#### Exercise aim:
Each line containing the word "parts" should be found and copied.

#### Data entries:
=-=-=-=-=
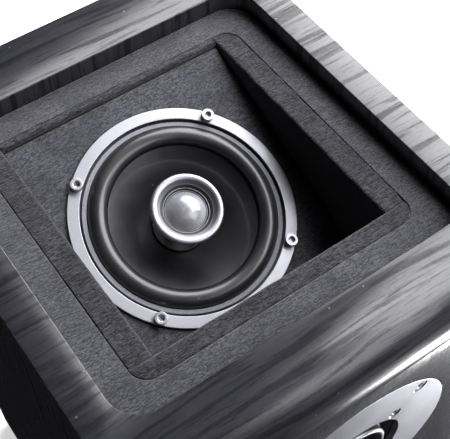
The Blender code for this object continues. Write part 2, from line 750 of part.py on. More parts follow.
=-=-=-=-=
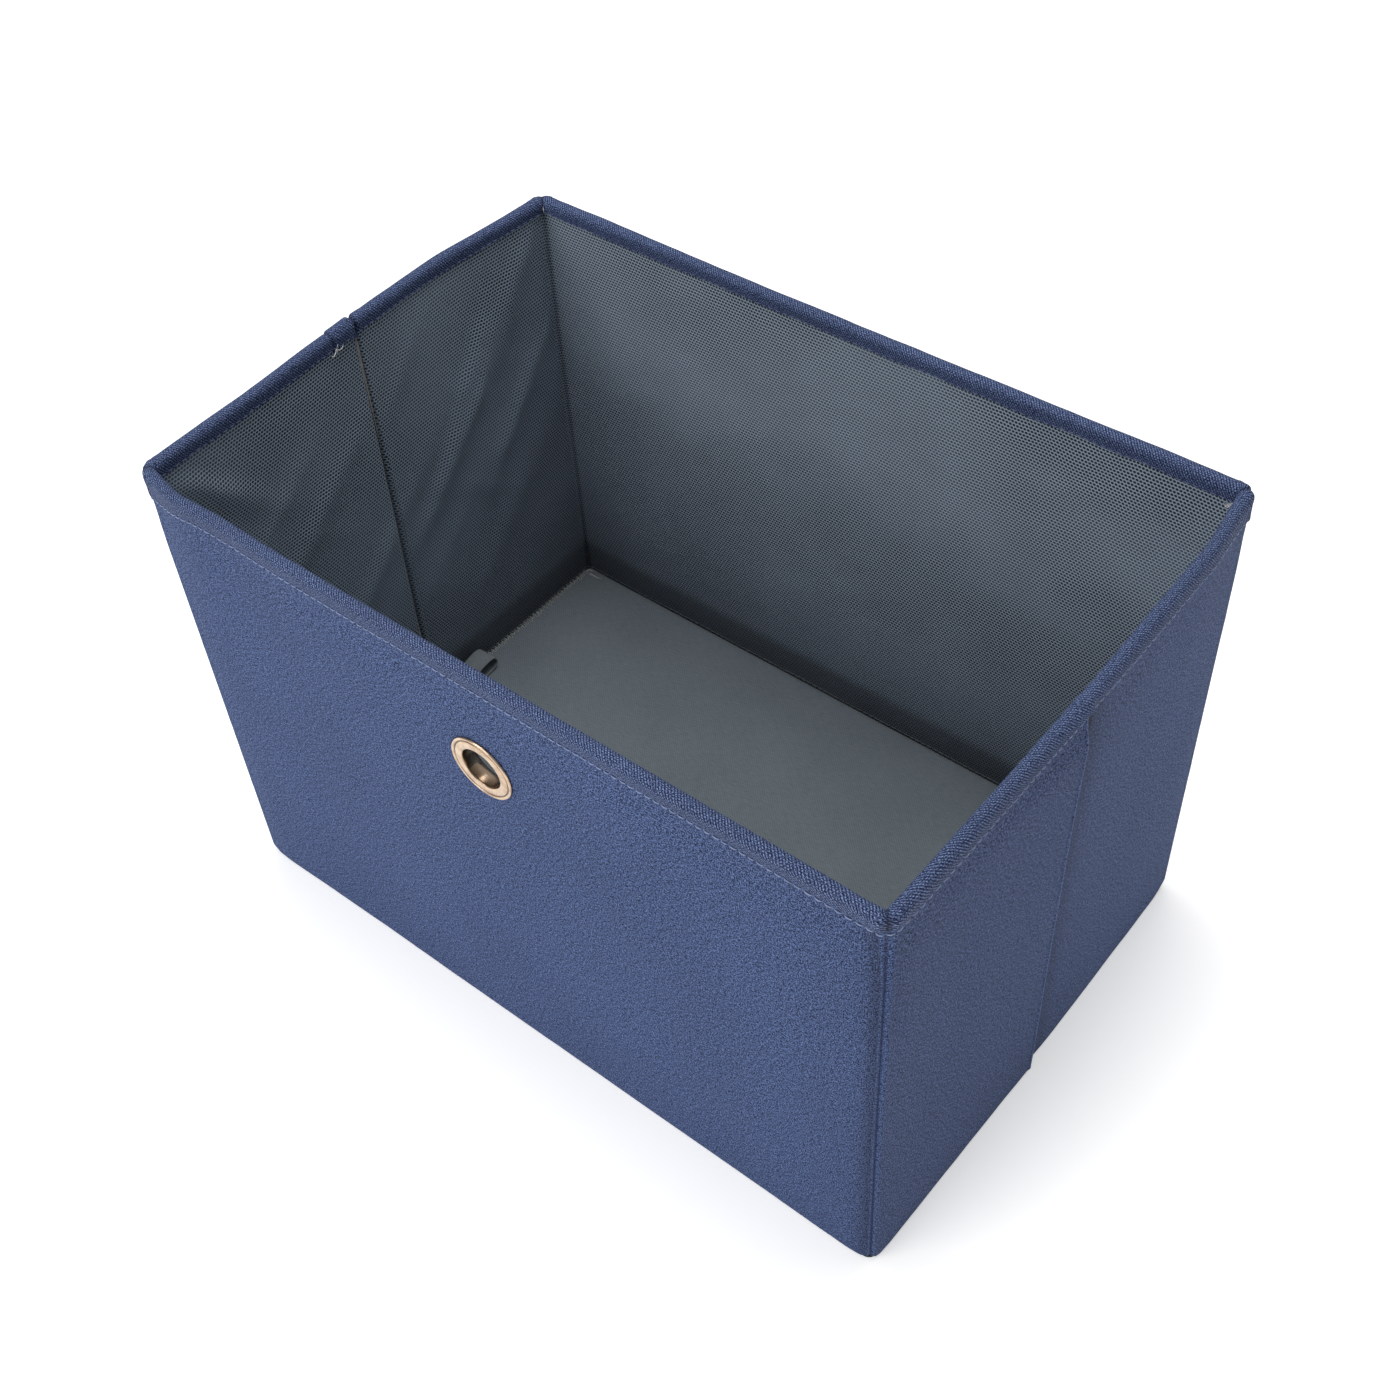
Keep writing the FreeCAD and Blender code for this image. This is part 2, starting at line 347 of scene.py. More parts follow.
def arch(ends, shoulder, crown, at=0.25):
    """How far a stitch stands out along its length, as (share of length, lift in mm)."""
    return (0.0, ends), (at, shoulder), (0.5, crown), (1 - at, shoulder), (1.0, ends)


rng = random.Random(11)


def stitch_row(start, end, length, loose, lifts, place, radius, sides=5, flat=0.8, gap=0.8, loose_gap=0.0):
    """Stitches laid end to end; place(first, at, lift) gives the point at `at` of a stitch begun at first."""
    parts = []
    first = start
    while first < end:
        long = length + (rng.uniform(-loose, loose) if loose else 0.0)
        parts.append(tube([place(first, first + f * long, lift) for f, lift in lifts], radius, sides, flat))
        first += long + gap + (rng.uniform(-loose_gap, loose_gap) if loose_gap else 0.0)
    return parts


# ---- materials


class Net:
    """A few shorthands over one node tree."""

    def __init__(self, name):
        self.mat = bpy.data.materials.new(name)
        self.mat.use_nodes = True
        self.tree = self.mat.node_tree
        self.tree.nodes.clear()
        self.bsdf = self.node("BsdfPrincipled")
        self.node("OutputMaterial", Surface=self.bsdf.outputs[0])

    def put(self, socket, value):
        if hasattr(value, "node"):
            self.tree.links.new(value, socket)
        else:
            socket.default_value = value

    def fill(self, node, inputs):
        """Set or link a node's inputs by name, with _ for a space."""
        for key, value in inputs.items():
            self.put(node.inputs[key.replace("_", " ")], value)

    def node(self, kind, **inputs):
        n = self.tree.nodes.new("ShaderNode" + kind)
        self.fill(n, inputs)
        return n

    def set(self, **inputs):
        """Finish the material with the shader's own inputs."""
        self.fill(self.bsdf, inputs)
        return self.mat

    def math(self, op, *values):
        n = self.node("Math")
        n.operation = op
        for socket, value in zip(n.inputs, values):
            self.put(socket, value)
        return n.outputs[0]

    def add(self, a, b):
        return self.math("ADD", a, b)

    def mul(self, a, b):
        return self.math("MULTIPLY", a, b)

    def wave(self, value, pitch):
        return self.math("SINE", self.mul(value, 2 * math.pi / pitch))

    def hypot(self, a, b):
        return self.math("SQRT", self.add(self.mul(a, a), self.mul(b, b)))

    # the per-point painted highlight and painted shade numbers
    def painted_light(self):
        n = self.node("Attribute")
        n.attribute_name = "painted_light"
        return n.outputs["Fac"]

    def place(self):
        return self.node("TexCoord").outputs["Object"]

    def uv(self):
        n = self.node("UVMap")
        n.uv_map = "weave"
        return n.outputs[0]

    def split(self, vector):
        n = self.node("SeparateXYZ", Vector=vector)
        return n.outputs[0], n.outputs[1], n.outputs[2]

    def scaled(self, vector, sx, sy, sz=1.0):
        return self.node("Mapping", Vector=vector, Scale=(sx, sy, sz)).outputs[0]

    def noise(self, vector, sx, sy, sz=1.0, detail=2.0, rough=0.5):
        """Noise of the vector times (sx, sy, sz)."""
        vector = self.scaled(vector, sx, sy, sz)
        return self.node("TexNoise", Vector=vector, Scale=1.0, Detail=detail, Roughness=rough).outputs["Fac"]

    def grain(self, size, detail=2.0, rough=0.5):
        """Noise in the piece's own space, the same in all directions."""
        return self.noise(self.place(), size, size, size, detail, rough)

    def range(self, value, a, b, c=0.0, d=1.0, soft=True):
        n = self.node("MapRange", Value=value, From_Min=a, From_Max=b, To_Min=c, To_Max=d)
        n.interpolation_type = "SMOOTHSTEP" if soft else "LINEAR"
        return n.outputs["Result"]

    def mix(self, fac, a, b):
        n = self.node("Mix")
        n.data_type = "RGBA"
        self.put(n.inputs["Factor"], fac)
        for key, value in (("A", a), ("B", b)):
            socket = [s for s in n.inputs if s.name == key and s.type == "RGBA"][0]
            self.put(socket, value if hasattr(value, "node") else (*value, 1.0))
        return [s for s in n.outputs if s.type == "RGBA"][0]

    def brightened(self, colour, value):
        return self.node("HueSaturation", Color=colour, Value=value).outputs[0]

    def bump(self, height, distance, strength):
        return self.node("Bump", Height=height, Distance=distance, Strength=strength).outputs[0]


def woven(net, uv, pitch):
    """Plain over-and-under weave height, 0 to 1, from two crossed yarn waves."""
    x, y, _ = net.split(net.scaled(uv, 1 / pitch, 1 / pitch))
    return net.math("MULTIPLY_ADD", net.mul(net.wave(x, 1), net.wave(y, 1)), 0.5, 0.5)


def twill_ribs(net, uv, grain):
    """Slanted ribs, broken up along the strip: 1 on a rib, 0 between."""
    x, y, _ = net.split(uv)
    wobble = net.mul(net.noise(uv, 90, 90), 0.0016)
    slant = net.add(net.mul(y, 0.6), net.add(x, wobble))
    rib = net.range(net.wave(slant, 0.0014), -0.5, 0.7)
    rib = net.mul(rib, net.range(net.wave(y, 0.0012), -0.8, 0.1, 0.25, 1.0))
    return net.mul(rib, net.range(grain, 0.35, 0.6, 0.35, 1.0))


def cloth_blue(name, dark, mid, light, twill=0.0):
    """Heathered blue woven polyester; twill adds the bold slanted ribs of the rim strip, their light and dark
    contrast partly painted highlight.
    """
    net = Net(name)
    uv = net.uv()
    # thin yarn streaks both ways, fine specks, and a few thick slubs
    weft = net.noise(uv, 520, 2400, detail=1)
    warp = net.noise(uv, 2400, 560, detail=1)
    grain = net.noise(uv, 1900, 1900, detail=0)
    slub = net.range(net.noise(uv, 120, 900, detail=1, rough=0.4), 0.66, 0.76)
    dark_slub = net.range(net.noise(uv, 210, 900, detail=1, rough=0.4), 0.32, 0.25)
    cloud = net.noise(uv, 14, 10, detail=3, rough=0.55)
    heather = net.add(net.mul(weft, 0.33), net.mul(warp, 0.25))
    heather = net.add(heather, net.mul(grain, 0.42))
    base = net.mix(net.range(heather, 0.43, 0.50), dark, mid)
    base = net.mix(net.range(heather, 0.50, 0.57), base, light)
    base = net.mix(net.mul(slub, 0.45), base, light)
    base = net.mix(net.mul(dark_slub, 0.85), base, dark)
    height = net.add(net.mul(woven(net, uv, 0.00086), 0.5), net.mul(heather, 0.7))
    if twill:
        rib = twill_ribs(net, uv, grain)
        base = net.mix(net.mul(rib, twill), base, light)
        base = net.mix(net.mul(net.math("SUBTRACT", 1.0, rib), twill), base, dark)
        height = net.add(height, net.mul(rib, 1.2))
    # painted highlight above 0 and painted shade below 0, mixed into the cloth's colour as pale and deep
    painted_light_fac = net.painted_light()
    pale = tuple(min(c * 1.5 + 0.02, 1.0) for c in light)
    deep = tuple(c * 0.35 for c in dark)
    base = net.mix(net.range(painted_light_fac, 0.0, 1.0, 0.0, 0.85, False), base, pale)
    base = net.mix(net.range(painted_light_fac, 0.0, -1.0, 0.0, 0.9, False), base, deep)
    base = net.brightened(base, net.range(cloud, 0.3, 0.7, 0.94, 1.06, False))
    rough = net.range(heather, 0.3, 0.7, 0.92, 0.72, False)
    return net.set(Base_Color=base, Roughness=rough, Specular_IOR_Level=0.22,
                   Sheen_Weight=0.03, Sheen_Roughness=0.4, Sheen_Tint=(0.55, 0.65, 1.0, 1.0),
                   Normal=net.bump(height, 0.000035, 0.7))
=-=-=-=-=
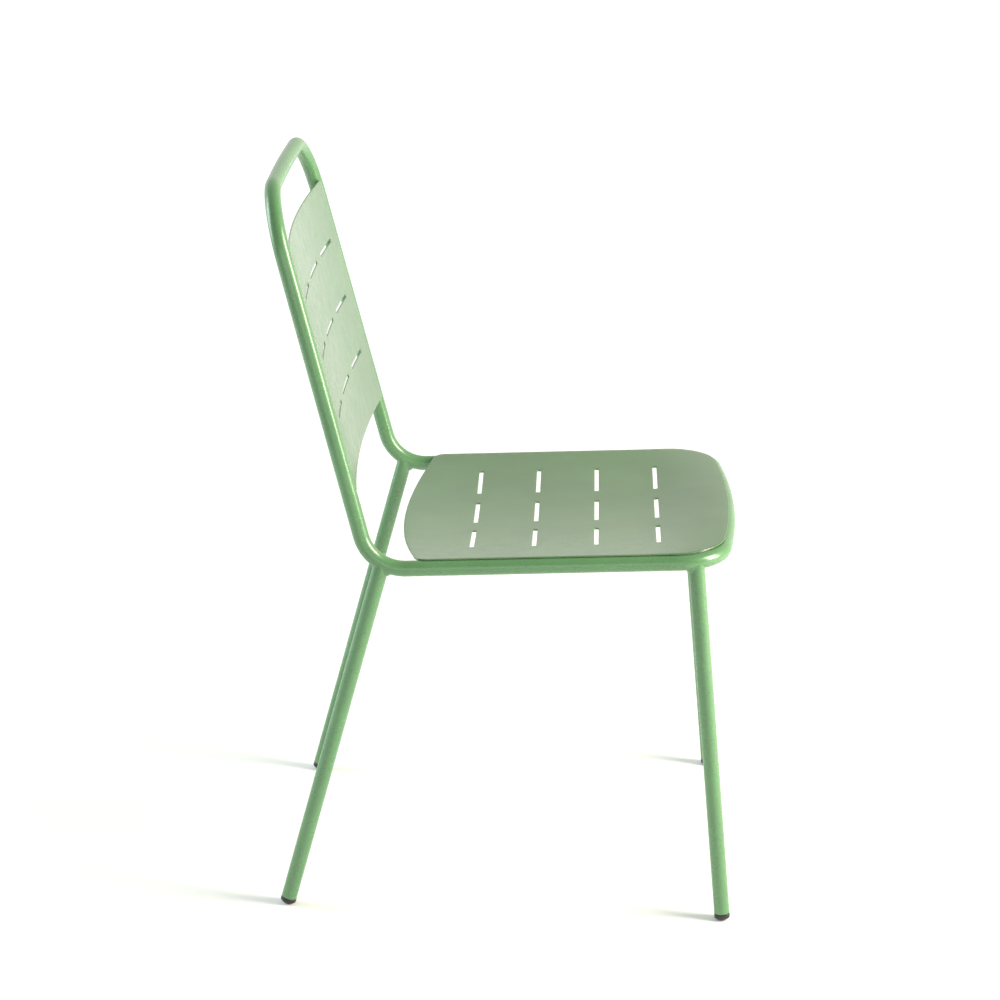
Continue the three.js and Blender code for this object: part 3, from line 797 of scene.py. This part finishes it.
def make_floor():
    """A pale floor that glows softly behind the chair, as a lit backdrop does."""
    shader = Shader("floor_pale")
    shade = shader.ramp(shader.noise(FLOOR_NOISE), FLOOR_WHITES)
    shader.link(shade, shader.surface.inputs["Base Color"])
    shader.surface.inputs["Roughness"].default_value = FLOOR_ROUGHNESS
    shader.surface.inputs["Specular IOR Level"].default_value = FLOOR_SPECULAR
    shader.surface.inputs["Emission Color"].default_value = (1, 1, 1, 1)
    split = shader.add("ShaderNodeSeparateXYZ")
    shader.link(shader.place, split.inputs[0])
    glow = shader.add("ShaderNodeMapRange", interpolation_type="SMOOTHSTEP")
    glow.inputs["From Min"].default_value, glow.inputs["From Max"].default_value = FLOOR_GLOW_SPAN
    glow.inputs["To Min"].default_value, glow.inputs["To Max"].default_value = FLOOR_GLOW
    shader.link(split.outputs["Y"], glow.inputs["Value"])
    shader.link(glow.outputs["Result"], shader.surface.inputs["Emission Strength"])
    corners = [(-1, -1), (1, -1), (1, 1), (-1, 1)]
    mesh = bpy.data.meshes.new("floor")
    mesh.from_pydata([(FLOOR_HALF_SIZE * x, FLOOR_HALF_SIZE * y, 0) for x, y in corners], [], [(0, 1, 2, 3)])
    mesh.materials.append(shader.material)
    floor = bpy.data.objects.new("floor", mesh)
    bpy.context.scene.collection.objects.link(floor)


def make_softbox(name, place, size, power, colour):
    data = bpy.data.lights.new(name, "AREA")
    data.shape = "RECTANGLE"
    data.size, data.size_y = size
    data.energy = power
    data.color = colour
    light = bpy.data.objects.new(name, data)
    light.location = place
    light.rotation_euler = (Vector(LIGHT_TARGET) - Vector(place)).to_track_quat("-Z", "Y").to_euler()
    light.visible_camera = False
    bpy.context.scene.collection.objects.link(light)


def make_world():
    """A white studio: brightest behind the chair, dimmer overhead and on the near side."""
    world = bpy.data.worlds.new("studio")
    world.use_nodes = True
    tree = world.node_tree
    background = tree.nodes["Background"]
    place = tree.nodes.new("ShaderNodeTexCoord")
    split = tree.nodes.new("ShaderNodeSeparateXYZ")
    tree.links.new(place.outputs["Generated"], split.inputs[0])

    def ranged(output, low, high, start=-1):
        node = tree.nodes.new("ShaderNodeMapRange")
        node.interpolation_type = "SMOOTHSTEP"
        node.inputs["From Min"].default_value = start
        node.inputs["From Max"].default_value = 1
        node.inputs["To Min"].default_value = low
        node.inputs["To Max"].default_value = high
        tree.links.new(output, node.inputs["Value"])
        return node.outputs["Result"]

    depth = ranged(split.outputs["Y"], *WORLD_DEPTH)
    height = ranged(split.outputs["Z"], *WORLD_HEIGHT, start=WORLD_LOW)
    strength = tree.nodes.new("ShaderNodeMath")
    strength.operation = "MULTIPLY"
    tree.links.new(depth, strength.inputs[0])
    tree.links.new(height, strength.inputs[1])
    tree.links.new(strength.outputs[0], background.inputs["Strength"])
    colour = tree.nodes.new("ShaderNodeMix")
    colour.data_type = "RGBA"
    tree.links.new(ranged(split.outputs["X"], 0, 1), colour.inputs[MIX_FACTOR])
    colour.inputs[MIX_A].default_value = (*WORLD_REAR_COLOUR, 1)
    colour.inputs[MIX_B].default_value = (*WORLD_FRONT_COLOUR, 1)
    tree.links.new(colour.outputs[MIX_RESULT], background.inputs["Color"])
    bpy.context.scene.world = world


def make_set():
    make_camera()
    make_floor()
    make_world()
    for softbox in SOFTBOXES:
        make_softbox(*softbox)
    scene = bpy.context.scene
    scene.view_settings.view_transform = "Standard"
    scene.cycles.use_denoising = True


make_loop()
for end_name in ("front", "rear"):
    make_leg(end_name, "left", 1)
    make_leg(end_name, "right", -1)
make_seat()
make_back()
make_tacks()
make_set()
=-=-=-=-=
#### Worked answer:
The Blender code for this object continues. Write part 2, from line 750 of part.py on. More parts follow.
Keep writing the FreeCAD and Blender code for this image. This is part 2, starting at line 347 of scene.py. More parts follow.
    parts = []
        parts.append(tube([place(first, first + f * long, lift) for f, lift in lifts], radius, sides, flat))
    return parts